▶ Material to process:

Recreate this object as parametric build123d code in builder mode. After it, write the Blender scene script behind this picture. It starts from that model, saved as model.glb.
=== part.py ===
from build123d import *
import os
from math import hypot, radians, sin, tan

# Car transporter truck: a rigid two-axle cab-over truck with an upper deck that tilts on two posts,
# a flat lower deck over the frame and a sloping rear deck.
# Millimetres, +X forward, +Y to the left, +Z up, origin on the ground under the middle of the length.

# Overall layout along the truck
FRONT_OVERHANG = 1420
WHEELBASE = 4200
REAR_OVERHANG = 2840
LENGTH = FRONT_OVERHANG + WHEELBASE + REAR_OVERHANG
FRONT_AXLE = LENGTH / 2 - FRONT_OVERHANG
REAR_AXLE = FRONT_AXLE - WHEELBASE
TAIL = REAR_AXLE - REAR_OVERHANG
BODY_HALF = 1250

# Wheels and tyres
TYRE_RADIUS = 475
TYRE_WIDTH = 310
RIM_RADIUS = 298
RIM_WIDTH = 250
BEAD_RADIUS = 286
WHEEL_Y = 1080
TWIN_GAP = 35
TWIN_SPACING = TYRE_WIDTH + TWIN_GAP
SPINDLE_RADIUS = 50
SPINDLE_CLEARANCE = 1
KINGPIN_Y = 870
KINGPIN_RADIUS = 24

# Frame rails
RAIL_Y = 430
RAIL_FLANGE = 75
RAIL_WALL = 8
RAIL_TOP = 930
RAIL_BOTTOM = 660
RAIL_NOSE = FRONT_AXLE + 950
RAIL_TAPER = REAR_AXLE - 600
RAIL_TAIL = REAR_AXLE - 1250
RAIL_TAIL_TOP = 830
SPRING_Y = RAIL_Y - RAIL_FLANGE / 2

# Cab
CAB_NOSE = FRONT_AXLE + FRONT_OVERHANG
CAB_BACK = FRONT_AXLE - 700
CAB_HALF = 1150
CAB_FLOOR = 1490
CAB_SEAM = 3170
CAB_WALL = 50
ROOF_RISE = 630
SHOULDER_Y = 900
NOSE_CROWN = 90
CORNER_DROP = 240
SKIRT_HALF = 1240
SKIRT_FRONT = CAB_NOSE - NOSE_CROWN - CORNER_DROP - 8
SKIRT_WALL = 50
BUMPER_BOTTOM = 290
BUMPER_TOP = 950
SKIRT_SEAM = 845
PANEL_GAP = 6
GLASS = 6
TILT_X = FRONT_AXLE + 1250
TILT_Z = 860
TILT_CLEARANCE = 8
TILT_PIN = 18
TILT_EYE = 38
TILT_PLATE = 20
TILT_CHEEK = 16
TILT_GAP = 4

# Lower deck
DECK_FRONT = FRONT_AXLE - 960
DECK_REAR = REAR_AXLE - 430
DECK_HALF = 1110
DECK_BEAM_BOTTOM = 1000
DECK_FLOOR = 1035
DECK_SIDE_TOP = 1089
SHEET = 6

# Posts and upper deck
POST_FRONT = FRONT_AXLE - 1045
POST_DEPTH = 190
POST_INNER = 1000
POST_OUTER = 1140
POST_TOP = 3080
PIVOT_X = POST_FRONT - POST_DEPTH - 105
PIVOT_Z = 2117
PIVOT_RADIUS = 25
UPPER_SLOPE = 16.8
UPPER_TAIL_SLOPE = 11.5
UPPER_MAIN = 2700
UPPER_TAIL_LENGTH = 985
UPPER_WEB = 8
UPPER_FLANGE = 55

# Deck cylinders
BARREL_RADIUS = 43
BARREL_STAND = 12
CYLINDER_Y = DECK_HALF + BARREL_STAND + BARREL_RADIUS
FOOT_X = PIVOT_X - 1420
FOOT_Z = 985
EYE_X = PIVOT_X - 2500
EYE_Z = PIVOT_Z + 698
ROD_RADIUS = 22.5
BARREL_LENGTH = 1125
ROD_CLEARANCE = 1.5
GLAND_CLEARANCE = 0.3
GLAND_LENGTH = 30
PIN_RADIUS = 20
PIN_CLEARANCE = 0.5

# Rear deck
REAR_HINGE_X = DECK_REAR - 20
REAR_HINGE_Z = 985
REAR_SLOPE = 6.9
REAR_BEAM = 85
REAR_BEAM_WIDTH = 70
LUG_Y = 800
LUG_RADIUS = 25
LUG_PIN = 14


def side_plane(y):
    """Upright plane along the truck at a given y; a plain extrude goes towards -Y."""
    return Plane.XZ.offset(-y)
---
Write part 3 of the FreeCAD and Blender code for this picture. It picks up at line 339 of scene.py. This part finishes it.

▶ Problem:
Within the material above, transcribe exactly the lines that run from the line holding "Recreate this object" through the line holding "BODY_HALF = 1250".

▶ Solution for this exercise:
Recreate this object as parametric build123d code in builder mode. After it, write the Blender scene script behind this picture. It starts from that model, saved as model.glb.
=== part.py ===
from build123d import *
import os
from math import hypot, radians, sin, tan

# Car transporter truck: a rigid two-axle cab-over truck with an upper deck that tilts on two posts,
# a flat lower deck over the frame and a sloping rear deck.
# Millimetres, +X forward, +Y to the left, +Z up, origin on the ground under the middle of the length.

# Overall layout along the truck
FRONT_OVERHANG = 1420
WHEELBASE = 4200
REAR_OVERHANG = 2840
LENGTH = FRONT_OVERHANG + WHEELBASE + REAR_OVERHANG
FRONT_AXLE = LENGTH / 2 - FRONT_OVERHANG
REAR_AXLE = FRONT_AXLE - WHEELBASE
TAIL = REAR_AXLE - REAR_OVERHANG
BODY_HALF = 1250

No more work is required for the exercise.